**Exercise description:**
Your task is to copy every line of this material exactly.

————————

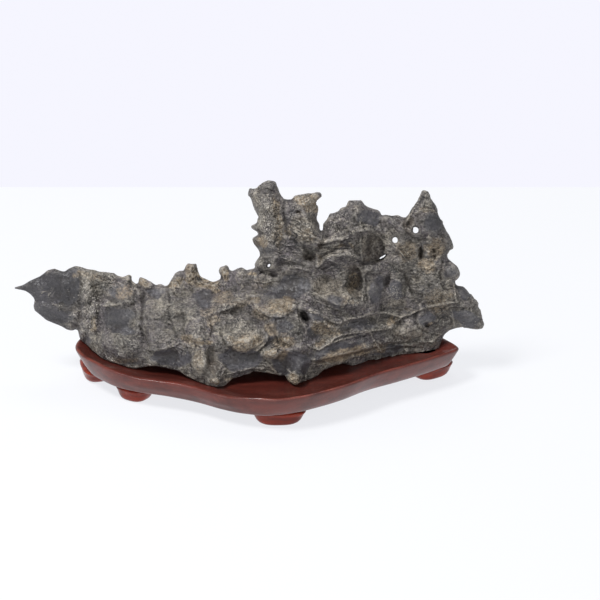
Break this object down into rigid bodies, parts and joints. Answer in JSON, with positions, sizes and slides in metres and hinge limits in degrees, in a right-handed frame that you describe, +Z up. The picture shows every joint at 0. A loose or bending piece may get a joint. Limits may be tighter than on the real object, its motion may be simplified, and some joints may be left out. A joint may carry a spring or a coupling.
{
  "type": "scholars rock on stand",
  "caption": "Jagged dark limestone scholar's rock, long and low with a pierced crest, resting in the dished top of a carved rosewood stand on bracket feet.",
  "frame": {"origin": "centre of the whole object's footprint, on the surface that the feet stand on", "axes": "+X along the rock's length, towards its pierced right-hand peak; +Y towards the back; +Z up"},
  "size_m": [0.3716, 0.1648, 0.1773],
  "materials": {
    "limestone": "weathered dark grey limestone with brown crust, thin pale calcite veins and a low waxed sheen",
    "rosewood": "satin varnished dark red rosewood"
  },
  "bodies": {
    "root": {"rock": "limestone", "stand_slab": "rosewood", "foot_front": "rosewood", "foot_left": "rosewood", "foot_left_end": "rosewood", "foot_right": "rosewood", "foot_rear_left": "rosewood", "foot_rear_right": "rosewood"}
  },
  "joints": []
}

————————

**Task output:**
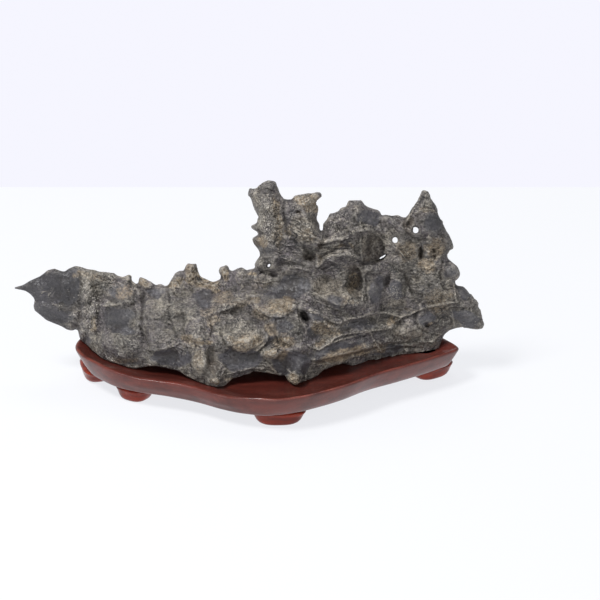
Break this object down into rigid bodies, parts and joints. Answer in JSON, with positions, sizes and slides in metres and hinge limits in degrees, in a right-handed frame that you describe, +Z up. The picture shows every joint at 0. A loose or bending piece may get a joint. Limits may be tighter than on the real object, its motion may be simplified, and some joints may be left out. A joint may carry a spring or a coupling.
{
  "type": "scholars rock on stand",
  "caption": "Jagged dark limestone scholar's rock, long and low with a pierced crest, resting in the dished top of a carved rosewood stand on bracket feet.",
  "frame": {"origin": "centre of the whole object's footprint, on the surface that the feet stand on", "axes": "+X along the rock's length, towards its pierced right-hand peak; +Y towards the back; +Z up"},
  "size_m": [0.3716, 0.1648, 0.1773],
  "materials": {
    "limestone": "weathered dark grey limestone with brown crust, thin pale calcite veins and a low waxed sheen",
    "rosewood": "satin varnished dark red rosewood"
  },
  "bodies": {
    "root": {"rock": "limestone", "stand_slab": "rosewood", "foot_front": "rosewood", "foot_left": "rosewood", "foot_left_end": "rosewood", "foot_right": "rosewood", "foot_rear_left": "rosewood", "foot_rear_right": "rosewood"}
  },
  "joints": []
}